Thursday, January 1, 2015

Saying Goodbye

Yesterday, people all around the world were saying goodbye to 2014. They were reminiscing on what a wonderful year it had been; celebrating the blessings and accomplishments that the year had brought them.

Yesterday, Eric and I, along with our parents and siblings, said goodbye to Ian. We said goodbye to what could have been. Goodbye to a nephew, a grandchild, a son. I said goodbye to a huge part of my heart that I will never get back. 


At 1 P.M. on December 31, 2014, we laid our sweet Ian Joseph to rest. Surrounded by those that love us most, and in the thoughts and prayers of so many more, we said our final goodbyes. That day was one of the hardest days of my life. No parent should ever have to bury their child, especially a child that never had the chance to see how wonderful life could be.

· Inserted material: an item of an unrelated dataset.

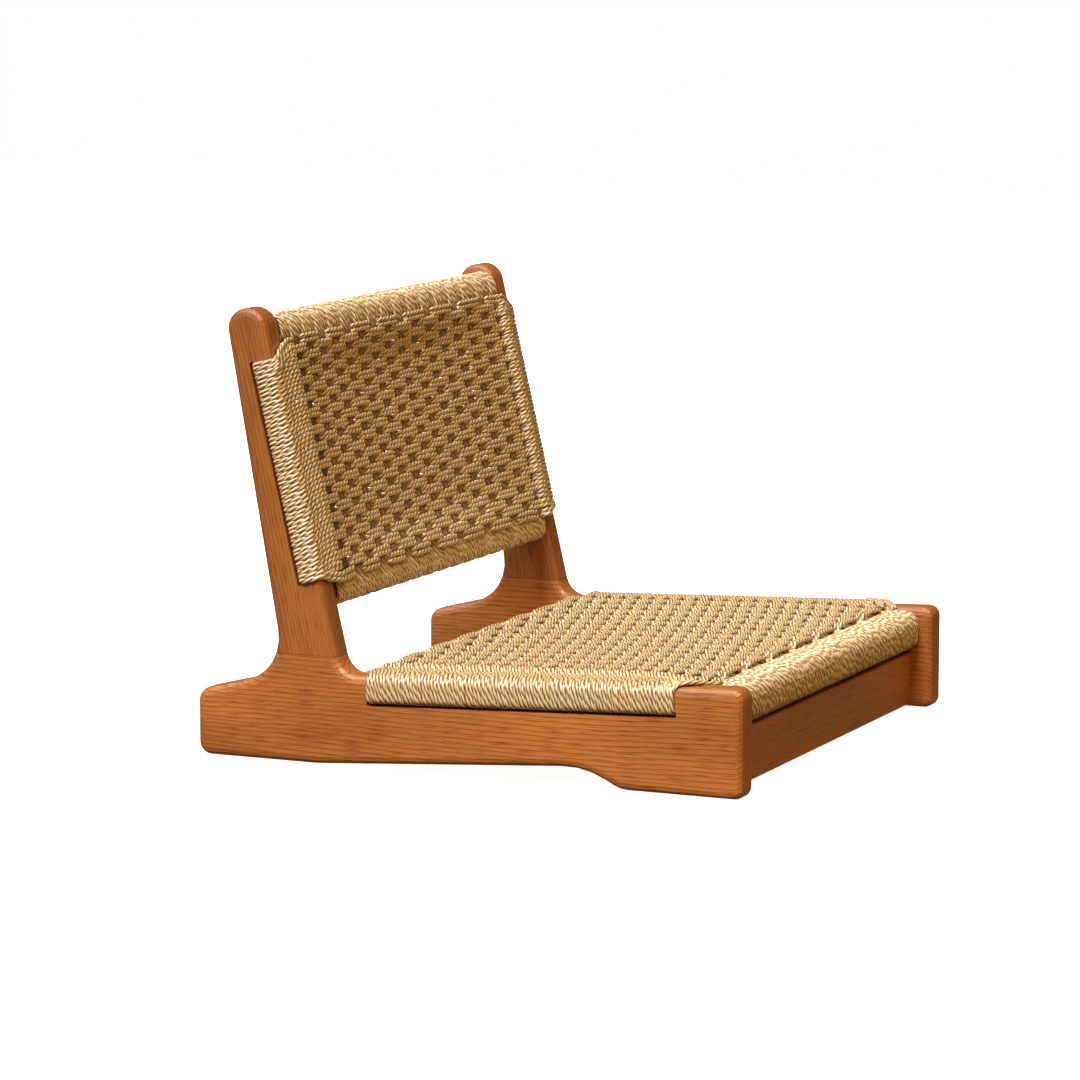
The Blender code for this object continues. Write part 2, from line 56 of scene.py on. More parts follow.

Though I will never get to see Ian smile, laugh, walk, and grow up, I do cherish the fact that I got to carry him for 16 wonderful weeks. I got to hear his little heart beating away. I got to see his little arms and legs moving on the ultrasound screen. I got to hold his perfect little body and tell him how much I loved him. And I cherish the fact that one day, I will get to see him again. 

As easy as it is to dwell on the lows in life, I know I can't ignore all of the highs that Eric and I experienced this year. We celebrated one wonderful year of marriage. And after this year, I can honestly say that we can make it through anything together. I am beyond blessed to be married to my best friend. 

We were able to move back to our hometown after both finding jobs that we love. Our parents graciously allowed us to move back in with them until we were able to close on our house. 

We picked up our first "baby", Bailey. I never knew how much a dog could brighten your life. She puts a smile on my face every day.

We found out that I was pregnant. Though the outcome of this pregnancy was not what we expected, creating a new life with the love of my life was a beautiful, miraculous thing.

We were finally able to close on our house! I can't tell you how great it feels to own our own home and have something to call "ours".

We experienced a deep love from family and friends that I never thought was possible. I can't thank you all enough for the love, support, and prayers that you have given us this past year, especially in the past month. Eric and I will never be able to repay you for all that you've done.